╭──

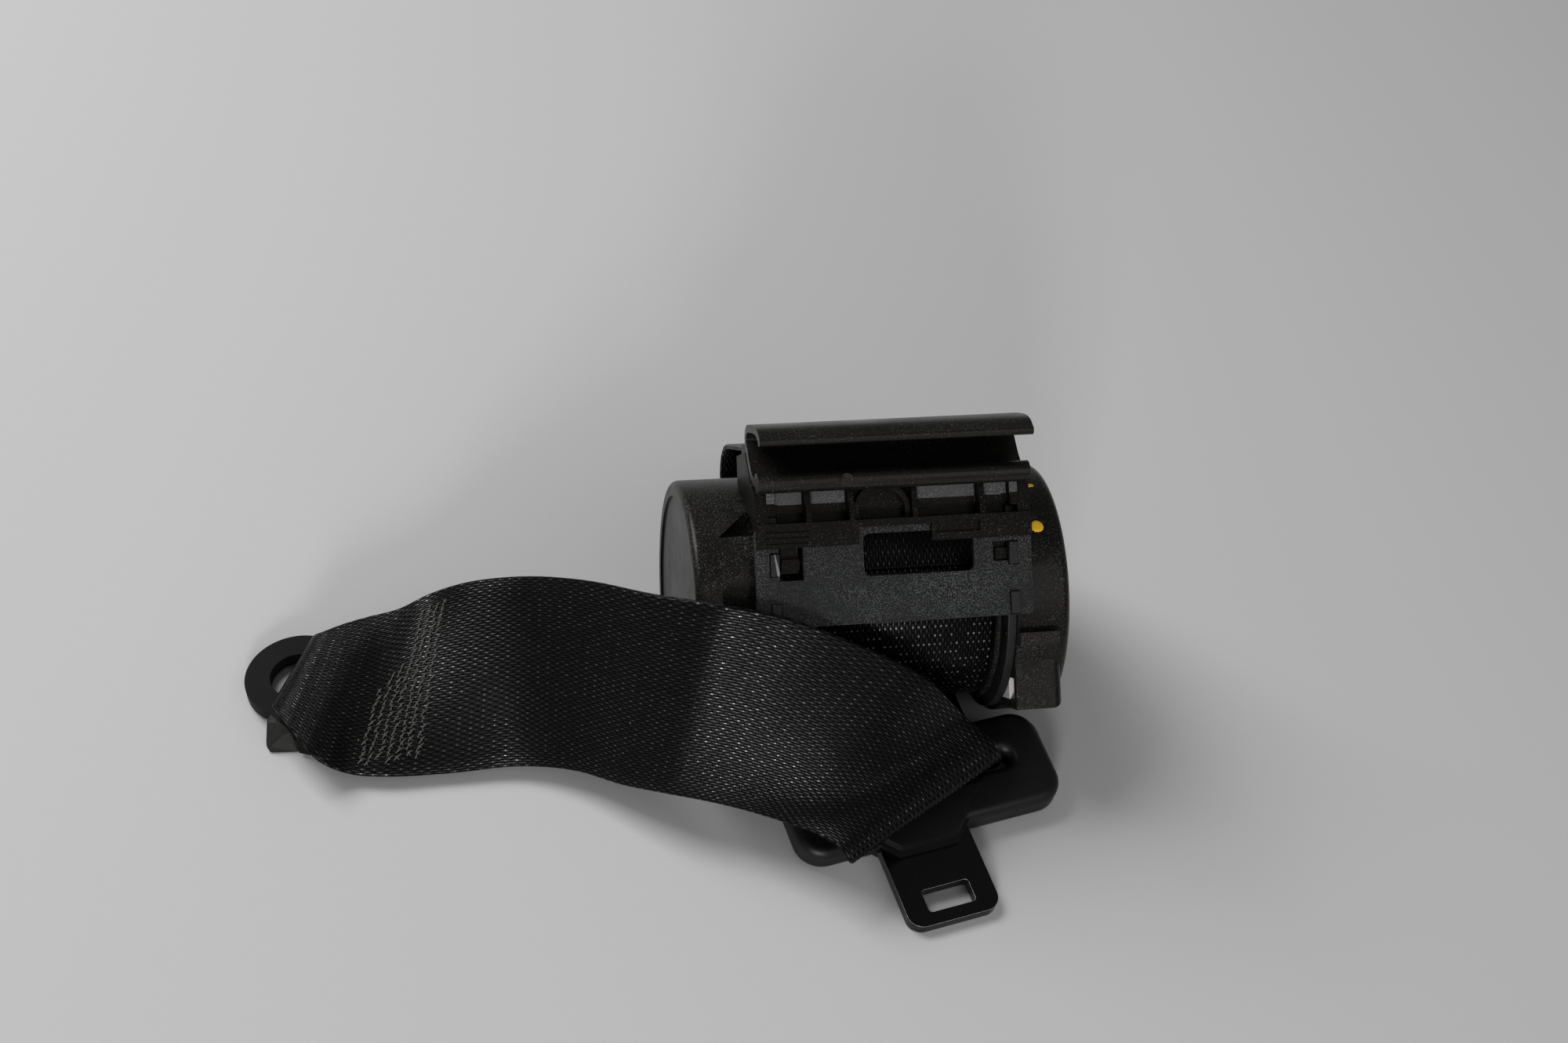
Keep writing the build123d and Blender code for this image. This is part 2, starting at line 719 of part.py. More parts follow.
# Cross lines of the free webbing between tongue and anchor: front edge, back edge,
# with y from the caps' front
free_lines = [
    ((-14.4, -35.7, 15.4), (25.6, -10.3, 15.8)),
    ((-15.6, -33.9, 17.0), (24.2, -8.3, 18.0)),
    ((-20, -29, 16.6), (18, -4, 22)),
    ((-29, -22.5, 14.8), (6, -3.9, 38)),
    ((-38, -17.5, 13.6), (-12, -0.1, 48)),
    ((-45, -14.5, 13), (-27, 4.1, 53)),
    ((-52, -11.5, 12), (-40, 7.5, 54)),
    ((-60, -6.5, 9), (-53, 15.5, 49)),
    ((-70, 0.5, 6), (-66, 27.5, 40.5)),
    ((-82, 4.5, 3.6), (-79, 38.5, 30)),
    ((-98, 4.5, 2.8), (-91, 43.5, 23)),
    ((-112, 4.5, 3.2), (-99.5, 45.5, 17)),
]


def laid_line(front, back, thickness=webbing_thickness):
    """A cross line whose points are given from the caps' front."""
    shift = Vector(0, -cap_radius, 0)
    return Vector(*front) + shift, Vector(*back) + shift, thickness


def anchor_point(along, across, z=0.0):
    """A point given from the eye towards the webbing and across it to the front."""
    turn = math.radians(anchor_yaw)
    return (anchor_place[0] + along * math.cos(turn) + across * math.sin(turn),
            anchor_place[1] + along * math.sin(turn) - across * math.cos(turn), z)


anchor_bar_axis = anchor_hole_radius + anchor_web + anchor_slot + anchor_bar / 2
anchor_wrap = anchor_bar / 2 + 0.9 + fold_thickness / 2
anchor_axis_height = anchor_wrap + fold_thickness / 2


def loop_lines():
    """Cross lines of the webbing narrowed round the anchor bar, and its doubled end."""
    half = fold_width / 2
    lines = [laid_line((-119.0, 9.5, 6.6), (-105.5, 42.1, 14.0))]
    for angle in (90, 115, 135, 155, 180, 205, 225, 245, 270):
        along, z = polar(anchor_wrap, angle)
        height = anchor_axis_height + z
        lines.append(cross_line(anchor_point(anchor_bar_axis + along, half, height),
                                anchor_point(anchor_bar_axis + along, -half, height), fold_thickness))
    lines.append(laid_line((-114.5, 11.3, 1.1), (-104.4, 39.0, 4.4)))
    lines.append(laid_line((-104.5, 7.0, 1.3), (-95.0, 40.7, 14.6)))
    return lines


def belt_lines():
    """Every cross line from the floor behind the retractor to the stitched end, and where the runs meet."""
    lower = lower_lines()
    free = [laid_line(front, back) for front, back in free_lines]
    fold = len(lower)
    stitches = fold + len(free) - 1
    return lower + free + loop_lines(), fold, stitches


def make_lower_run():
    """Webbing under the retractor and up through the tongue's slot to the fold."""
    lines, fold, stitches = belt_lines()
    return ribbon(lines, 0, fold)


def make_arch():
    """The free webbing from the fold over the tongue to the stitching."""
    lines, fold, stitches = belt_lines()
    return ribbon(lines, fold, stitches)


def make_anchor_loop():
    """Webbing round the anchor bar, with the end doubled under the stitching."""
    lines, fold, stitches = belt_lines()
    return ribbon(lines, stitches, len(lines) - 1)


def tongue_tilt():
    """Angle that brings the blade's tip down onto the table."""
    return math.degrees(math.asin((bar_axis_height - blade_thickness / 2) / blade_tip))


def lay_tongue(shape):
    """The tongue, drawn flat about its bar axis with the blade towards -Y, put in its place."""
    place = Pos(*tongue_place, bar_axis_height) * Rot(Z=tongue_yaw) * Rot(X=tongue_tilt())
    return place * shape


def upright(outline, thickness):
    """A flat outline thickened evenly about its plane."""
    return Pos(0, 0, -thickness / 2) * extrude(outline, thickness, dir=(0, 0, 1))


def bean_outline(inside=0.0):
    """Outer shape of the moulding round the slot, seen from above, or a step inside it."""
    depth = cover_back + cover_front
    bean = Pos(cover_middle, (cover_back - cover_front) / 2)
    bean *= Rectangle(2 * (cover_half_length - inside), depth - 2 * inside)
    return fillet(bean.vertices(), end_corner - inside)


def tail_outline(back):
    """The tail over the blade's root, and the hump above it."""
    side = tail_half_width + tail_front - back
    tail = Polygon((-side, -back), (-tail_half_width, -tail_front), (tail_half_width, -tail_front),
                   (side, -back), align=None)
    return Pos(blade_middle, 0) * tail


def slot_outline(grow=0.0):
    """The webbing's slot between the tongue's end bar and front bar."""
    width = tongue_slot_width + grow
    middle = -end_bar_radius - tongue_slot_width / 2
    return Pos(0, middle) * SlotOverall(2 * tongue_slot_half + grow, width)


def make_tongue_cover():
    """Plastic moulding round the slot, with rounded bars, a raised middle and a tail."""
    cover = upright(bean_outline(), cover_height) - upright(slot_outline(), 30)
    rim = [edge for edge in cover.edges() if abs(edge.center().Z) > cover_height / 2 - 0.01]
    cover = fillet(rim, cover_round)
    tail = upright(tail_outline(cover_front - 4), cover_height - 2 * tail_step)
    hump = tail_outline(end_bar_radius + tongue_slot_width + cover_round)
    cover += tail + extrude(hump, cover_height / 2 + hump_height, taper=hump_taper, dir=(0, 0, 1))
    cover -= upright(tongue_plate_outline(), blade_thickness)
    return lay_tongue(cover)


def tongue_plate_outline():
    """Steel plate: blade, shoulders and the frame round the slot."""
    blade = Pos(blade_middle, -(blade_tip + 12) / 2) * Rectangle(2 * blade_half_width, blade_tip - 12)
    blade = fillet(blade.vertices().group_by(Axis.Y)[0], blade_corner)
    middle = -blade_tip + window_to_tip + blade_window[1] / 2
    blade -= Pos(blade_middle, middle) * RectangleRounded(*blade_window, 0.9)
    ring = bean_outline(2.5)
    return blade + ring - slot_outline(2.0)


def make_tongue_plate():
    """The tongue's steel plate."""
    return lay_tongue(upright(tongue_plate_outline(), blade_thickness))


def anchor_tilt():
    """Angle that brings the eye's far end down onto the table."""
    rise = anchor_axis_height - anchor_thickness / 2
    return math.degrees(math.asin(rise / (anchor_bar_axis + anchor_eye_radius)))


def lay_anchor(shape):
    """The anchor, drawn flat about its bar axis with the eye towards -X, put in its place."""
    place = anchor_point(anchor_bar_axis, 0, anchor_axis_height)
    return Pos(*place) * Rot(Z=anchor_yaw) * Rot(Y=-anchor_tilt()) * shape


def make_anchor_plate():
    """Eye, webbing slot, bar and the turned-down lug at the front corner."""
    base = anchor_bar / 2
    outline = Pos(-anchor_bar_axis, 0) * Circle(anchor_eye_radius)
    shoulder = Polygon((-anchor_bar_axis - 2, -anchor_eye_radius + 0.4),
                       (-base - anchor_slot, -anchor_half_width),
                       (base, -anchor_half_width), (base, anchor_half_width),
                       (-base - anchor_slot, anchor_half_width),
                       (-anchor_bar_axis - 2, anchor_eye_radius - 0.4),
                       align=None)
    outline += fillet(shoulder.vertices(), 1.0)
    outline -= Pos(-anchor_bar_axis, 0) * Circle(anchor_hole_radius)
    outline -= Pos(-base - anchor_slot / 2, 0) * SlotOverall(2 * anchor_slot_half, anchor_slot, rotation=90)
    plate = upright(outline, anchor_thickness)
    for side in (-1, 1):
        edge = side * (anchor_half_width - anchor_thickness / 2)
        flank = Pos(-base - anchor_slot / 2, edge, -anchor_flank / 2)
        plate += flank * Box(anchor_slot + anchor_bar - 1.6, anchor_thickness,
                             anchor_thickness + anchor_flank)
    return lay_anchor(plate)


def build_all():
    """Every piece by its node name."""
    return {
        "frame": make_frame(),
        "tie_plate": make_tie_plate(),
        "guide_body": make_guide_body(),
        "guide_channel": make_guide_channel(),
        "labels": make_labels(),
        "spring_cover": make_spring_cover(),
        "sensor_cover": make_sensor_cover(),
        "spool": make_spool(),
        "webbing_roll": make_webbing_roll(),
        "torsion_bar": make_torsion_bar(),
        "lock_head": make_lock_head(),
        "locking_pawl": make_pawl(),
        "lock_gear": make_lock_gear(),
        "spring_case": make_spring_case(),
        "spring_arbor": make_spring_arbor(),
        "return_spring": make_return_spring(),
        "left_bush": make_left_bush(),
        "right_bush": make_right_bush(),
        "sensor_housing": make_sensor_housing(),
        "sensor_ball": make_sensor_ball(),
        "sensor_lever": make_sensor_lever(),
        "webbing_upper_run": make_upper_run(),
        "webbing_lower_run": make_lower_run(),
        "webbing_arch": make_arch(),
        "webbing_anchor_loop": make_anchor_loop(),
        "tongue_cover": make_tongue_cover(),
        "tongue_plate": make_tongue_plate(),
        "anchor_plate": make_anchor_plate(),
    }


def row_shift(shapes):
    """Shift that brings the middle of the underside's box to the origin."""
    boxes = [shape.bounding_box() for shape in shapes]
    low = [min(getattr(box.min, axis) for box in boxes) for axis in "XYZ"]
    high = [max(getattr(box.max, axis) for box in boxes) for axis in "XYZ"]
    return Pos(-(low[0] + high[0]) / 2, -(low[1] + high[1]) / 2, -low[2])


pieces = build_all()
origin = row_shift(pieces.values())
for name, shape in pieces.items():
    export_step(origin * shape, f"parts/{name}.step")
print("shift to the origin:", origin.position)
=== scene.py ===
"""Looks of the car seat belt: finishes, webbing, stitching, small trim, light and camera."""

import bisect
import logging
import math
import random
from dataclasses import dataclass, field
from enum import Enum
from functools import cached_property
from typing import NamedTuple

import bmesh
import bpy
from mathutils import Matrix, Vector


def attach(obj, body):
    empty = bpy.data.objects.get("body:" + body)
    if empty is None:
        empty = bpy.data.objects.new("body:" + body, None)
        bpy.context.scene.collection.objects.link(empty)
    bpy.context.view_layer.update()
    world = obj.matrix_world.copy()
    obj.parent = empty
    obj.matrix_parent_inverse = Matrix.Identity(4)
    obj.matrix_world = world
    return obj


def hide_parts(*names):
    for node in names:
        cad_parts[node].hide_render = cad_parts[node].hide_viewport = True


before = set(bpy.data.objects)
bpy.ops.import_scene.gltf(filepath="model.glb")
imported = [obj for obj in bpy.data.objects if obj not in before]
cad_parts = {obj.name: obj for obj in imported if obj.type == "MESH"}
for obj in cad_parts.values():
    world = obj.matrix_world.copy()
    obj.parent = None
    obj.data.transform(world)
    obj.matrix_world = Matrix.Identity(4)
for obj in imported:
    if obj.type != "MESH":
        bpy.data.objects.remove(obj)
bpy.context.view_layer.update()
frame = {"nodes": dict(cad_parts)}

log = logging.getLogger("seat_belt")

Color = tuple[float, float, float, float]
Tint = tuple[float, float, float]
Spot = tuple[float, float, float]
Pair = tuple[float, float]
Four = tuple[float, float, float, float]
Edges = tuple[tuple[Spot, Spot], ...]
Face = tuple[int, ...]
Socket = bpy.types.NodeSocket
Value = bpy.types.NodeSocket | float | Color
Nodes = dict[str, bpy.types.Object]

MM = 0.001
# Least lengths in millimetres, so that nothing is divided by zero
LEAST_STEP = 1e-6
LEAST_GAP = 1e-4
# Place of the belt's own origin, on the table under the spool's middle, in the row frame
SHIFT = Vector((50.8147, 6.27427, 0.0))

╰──

**What you need to do**
Your answer should be exactly the lines of the data above, from the first through the line containing "anchor_axis_height = anchor_wrap".

**Written solution**
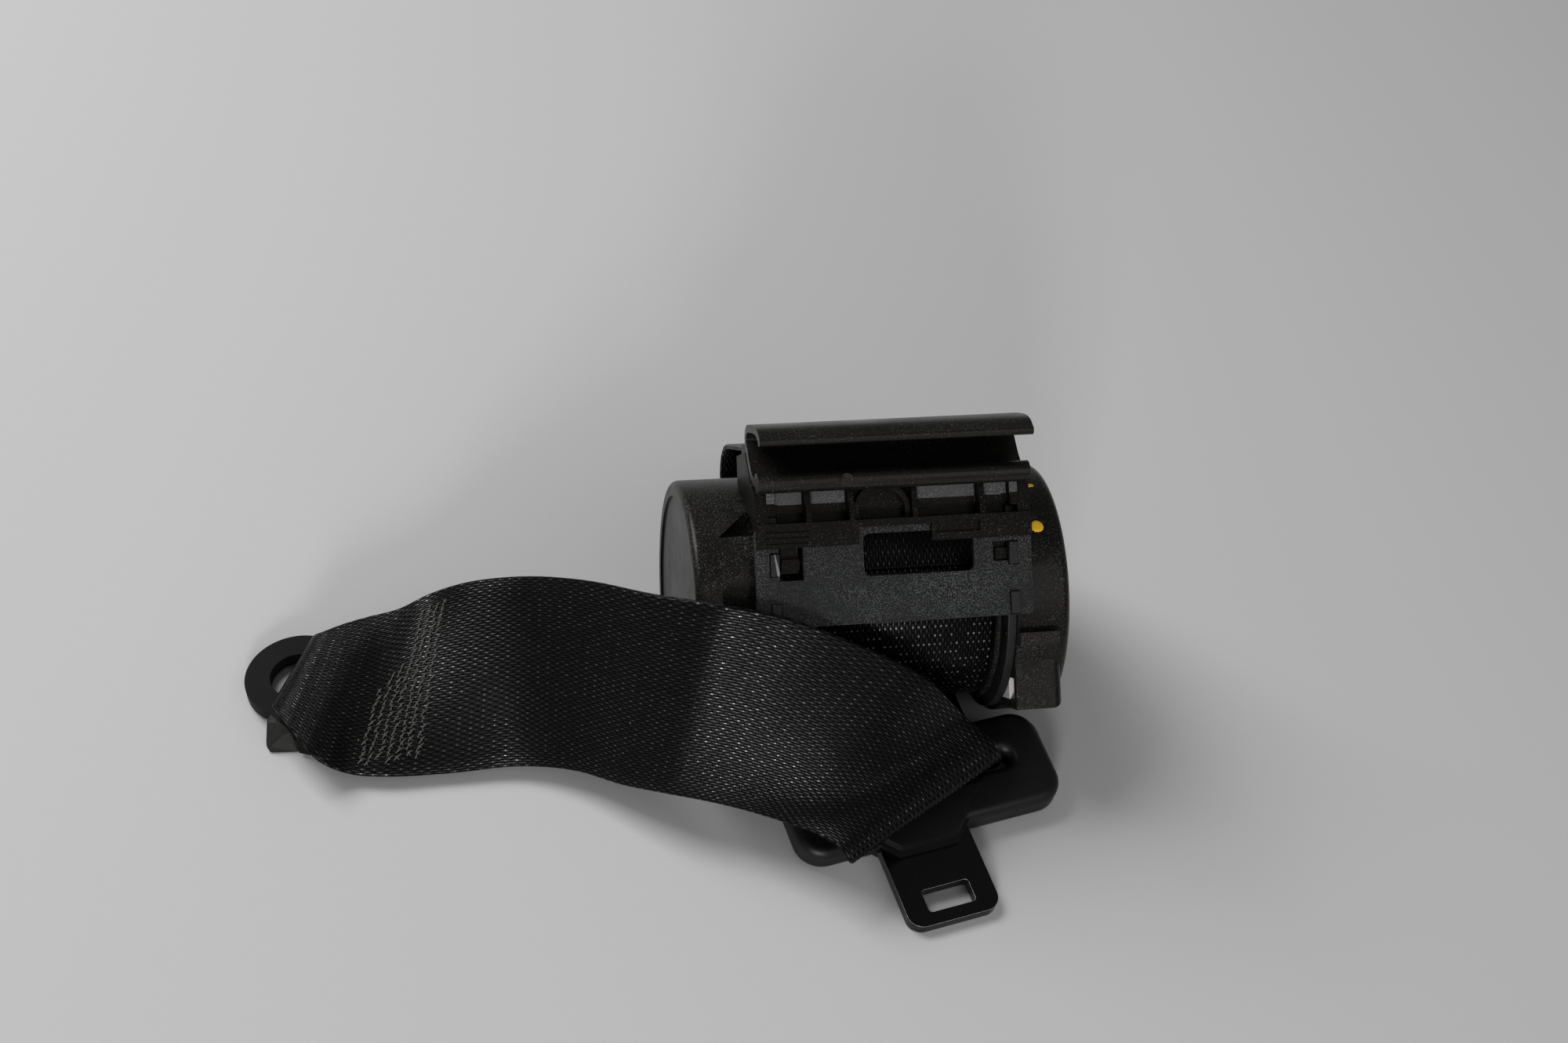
Keep writing the build123d and Blender code for this image. This is part 2, starting at line 719 of part.py. More parts follow.
# Cross lines of the free webbing between tongue and anchor: front edge, back edge,
# with y from the caps' front
free_lines = [
    ((-14.4, -35.7, 15.4), (25.6, -10.3, 15.8)),
    ((-15.6, -33.9, 17.0), (24.2, -8.3, 18.0)),
    ((-20, -29, 16.6), (18, -4, 22)),
    ((-29, -22.5, 14.8), (6, -3.9, 38)),
    ((-38, -17.5, 13.6), (-12, -0.1, 48)),
    ((-45, -14.5, 13), (-27, 4.1, 53)),
    ((-52, -11.5, 12), (-40, 7.5, 54)),
    ((-60, -6.5, 9), (-53, 15.5, 49)),
    ((-70, 0.5, 6), (-66, 27.5, 40.5)),
    ((-82, 4.5, 3.6), (-79, 38.5, 30)),
    ((-98, 4.5, 2.8), (-91, 43.5, 23)),
    ((-112, 4.5, 3.2), (-99.5, 45.5, 17)),
]


def laid_line(front, back, thickness=webbing_thickness):
    """A cross line whose points are given from the caps' front."""
    shift = Vector(0, -cap_radius, 0)
    return Vector(*front) + shift, Vector(*back) + shift, thickness


def anchor_point(along, across, z=0.0):
    """A point given from the eye towards the webbing and across it to the front."""
    turn = math.radians(anchor_yaw)
    return (anchor_place[0] + along * math.cos(turn) + across * math.sin(turn),
            anchor_place[1] + along * math.sin(turn) - across * math.cos(turn), z)


anchor_bar_axis = anchor_hole_radius + anchor_web + anchor_slot + anchor_bar / 2
anchor_wrap = anchor_bar / 2 + 0.9 + fold_thickness / 2
anchor_axis_height = anchor_wrap + fold_thickness / 2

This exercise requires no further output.